▶ [Source material]

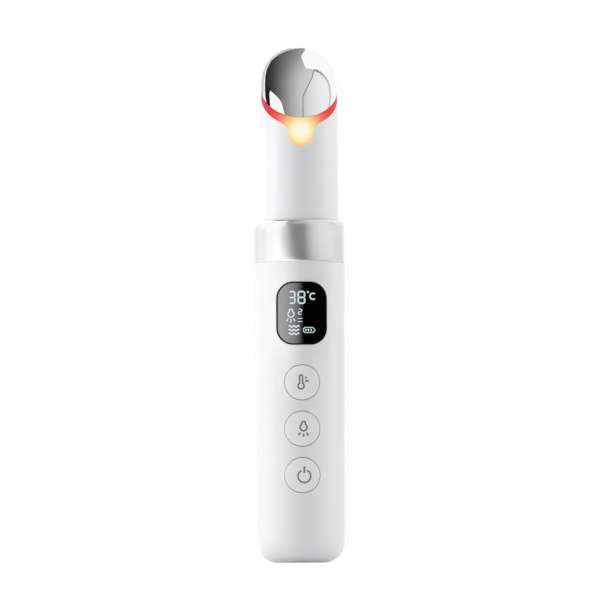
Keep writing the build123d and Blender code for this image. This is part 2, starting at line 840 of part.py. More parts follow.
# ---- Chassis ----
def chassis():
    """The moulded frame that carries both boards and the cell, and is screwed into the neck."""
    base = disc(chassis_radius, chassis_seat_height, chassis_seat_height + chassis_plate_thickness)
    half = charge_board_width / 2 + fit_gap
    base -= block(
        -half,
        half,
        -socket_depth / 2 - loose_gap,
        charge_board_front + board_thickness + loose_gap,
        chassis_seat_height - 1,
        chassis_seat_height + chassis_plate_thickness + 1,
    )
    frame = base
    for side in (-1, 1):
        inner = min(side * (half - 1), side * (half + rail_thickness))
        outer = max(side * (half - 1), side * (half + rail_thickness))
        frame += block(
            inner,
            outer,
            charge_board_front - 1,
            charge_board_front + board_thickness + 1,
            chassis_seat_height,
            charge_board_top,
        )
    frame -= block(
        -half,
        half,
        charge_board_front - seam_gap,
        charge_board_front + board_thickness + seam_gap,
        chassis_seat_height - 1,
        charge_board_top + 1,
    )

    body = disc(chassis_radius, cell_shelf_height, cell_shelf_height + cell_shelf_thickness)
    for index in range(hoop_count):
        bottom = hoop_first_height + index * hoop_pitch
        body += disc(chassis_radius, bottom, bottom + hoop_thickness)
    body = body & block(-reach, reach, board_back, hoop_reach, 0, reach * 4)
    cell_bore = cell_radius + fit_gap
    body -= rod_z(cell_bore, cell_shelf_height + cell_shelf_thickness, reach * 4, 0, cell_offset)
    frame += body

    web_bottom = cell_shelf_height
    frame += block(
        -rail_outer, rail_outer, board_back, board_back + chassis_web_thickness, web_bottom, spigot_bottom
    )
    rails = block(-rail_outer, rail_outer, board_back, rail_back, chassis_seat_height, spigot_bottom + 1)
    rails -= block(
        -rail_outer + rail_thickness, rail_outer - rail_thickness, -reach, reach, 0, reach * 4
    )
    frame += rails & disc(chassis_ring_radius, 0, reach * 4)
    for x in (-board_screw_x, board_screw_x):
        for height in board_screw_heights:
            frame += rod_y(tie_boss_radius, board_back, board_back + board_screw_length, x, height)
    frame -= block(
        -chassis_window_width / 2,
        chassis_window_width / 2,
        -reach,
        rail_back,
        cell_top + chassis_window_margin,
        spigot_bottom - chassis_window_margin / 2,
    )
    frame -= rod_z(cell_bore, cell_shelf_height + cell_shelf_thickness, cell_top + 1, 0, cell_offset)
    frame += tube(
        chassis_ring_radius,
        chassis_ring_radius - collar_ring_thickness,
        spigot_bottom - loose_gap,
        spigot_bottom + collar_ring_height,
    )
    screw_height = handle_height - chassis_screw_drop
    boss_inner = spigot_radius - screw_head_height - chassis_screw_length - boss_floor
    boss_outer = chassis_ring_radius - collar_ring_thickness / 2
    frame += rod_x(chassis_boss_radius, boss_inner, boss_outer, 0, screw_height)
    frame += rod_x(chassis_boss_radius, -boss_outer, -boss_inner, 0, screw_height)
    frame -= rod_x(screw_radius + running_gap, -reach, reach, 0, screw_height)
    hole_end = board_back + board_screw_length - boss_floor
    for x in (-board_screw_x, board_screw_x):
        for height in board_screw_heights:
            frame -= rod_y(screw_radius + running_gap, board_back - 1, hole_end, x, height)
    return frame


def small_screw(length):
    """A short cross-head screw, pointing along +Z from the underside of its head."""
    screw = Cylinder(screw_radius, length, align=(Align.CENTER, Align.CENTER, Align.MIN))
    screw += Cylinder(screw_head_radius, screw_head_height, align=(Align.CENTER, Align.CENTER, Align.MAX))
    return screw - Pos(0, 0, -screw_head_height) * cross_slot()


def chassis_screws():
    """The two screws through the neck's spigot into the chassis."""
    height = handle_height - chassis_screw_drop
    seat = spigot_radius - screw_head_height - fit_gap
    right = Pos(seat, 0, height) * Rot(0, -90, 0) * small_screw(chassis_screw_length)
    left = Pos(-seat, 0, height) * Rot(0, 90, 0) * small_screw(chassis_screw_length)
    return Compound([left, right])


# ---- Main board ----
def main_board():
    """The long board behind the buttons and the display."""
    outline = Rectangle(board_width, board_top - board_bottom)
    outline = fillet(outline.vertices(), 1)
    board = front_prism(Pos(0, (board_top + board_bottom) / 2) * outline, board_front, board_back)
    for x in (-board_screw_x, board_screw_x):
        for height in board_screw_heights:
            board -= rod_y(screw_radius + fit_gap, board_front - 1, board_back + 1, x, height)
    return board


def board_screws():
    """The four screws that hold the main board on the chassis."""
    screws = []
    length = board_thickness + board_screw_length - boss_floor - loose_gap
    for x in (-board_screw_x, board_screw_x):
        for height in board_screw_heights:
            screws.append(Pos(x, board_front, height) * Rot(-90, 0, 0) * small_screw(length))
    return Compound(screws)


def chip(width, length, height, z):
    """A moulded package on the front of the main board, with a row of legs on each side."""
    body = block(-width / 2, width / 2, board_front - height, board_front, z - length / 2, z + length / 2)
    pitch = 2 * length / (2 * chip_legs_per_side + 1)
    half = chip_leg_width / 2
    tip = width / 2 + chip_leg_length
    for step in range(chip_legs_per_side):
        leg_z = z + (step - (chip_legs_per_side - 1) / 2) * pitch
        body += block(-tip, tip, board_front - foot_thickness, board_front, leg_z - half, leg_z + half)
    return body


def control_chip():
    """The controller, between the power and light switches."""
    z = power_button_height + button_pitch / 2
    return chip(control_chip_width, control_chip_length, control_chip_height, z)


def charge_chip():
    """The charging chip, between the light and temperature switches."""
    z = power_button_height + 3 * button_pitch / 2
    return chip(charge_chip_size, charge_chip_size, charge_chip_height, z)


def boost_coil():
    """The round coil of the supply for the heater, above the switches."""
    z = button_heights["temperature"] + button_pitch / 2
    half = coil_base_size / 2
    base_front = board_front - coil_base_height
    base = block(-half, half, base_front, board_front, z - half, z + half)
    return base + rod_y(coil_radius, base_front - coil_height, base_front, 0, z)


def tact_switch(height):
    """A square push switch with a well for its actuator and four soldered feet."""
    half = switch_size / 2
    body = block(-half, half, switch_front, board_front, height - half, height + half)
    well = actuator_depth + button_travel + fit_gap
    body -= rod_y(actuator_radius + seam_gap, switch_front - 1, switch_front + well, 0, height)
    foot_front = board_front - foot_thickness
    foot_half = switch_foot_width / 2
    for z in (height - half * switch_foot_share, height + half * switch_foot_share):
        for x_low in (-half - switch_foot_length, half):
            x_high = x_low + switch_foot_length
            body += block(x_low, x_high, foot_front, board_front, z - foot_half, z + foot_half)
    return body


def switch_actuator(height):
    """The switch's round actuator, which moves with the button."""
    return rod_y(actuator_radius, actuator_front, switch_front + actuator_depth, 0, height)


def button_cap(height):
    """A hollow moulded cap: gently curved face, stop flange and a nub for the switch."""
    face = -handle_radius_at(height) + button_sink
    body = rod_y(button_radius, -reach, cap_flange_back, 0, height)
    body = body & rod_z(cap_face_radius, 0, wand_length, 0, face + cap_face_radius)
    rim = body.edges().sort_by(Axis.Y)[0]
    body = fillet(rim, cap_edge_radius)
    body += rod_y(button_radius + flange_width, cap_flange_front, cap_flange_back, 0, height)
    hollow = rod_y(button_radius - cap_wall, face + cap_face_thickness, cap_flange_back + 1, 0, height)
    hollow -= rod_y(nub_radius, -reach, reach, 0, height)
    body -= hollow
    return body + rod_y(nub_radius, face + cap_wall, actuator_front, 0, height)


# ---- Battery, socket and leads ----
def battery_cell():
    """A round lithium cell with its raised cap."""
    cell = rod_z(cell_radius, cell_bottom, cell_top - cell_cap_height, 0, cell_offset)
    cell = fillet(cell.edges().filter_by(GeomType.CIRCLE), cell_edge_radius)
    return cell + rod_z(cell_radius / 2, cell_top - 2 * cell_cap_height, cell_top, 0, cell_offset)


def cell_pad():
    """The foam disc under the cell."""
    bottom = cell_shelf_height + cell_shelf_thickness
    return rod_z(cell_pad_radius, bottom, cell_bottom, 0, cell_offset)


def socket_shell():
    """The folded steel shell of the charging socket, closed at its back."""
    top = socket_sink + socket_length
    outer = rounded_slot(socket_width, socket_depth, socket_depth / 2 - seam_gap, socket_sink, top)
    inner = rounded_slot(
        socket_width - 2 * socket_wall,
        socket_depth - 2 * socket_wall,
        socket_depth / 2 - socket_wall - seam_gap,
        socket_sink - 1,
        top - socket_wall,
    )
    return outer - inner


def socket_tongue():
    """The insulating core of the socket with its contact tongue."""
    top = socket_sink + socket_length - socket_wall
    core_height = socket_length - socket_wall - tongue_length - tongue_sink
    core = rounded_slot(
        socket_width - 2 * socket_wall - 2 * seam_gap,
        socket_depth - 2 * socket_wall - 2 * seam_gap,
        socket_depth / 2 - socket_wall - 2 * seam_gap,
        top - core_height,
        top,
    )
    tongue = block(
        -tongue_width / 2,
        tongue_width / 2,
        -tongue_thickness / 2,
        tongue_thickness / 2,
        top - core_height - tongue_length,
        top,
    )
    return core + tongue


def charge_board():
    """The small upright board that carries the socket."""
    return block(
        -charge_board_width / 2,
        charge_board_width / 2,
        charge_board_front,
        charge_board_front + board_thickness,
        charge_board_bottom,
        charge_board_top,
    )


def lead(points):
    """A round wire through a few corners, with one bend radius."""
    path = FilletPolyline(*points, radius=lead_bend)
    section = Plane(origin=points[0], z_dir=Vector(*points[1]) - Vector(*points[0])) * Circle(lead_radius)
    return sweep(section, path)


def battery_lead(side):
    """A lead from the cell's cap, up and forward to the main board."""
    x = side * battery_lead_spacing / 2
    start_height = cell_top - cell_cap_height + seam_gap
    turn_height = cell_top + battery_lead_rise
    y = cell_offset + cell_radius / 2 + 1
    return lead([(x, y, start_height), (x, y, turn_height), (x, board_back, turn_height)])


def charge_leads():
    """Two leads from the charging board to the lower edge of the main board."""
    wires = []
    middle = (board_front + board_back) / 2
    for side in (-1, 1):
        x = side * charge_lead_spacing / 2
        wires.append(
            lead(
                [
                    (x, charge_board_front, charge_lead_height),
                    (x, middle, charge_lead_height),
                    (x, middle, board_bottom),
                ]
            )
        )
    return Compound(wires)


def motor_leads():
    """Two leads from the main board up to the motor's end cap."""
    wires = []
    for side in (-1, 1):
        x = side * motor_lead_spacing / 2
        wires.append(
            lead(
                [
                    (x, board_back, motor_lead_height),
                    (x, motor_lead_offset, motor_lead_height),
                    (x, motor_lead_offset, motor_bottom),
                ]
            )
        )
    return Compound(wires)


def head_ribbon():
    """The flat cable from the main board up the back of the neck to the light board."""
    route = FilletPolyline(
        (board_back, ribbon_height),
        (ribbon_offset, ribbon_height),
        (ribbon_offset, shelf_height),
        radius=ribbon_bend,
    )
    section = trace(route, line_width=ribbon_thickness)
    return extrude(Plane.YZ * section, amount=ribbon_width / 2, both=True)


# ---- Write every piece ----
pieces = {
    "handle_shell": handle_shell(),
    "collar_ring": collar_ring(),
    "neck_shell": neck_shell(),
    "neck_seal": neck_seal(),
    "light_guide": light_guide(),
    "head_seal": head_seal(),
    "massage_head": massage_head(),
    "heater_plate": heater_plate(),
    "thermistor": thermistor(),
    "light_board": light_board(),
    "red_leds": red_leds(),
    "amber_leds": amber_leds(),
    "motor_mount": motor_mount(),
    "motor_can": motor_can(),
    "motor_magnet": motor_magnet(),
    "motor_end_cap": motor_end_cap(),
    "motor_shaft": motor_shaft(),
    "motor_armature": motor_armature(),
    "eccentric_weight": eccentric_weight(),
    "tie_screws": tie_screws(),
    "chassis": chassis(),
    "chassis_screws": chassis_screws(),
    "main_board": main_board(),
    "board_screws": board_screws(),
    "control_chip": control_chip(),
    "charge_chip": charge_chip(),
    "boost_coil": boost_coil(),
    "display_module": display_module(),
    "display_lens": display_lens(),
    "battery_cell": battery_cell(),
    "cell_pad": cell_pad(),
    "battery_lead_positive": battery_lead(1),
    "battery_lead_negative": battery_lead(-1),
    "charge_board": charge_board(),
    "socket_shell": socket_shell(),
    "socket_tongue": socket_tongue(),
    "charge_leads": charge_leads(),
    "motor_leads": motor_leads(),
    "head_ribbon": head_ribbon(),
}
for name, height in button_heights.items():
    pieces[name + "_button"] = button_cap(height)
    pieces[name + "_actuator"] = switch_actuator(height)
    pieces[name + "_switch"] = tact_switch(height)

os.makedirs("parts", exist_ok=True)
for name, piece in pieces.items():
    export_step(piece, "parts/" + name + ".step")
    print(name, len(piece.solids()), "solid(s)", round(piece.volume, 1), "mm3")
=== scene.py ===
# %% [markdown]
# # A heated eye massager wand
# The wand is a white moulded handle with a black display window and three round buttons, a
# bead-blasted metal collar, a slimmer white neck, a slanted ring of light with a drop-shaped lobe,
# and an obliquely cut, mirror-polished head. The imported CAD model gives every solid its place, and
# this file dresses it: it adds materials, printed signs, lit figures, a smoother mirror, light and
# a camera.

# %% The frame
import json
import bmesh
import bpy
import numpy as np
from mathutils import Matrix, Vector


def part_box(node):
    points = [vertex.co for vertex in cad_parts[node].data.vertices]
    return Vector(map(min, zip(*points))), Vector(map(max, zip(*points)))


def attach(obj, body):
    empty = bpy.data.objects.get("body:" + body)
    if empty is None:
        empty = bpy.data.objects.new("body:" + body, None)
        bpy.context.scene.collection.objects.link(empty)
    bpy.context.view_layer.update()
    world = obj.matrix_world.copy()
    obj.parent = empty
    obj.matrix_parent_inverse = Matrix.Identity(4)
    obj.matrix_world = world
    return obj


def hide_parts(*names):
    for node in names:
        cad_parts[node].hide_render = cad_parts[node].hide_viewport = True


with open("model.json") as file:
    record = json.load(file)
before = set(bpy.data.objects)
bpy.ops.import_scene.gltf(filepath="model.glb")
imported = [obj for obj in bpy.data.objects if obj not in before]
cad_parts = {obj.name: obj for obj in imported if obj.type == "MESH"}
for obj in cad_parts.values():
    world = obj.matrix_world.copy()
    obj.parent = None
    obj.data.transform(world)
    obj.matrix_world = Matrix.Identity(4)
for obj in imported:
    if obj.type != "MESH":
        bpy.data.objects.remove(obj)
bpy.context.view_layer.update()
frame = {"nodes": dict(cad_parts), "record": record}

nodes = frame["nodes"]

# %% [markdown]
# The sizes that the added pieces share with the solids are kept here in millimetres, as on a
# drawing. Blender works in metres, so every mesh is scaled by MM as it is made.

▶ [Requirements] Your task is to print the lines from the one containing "for name, piece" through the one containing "# a camera.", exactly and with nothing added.

▶ [Correct output]
for name, piece in pieces.items():
    export_step(piece, "parts/" + name + ".step")
    print(name, len(piece.solids()), "solid(s)", round(piece.volume, 1), "mm3")
=== scene.py ===
# %% [markdown]
# # A heated eye massager wand
# The wand is a white moulded handle with a black display window and three round buttons, a
# bead-blasted metal collar, a slimmer white neck, a slanted ring of light with a drop-shaped lobe,
# and an obliquely cut, mirror-polished head. The imported CAD model gives every solid its place, and
# this file dresses it: it adds materials, printed signs, lit figures, a smoother mirror, light and
# a camera.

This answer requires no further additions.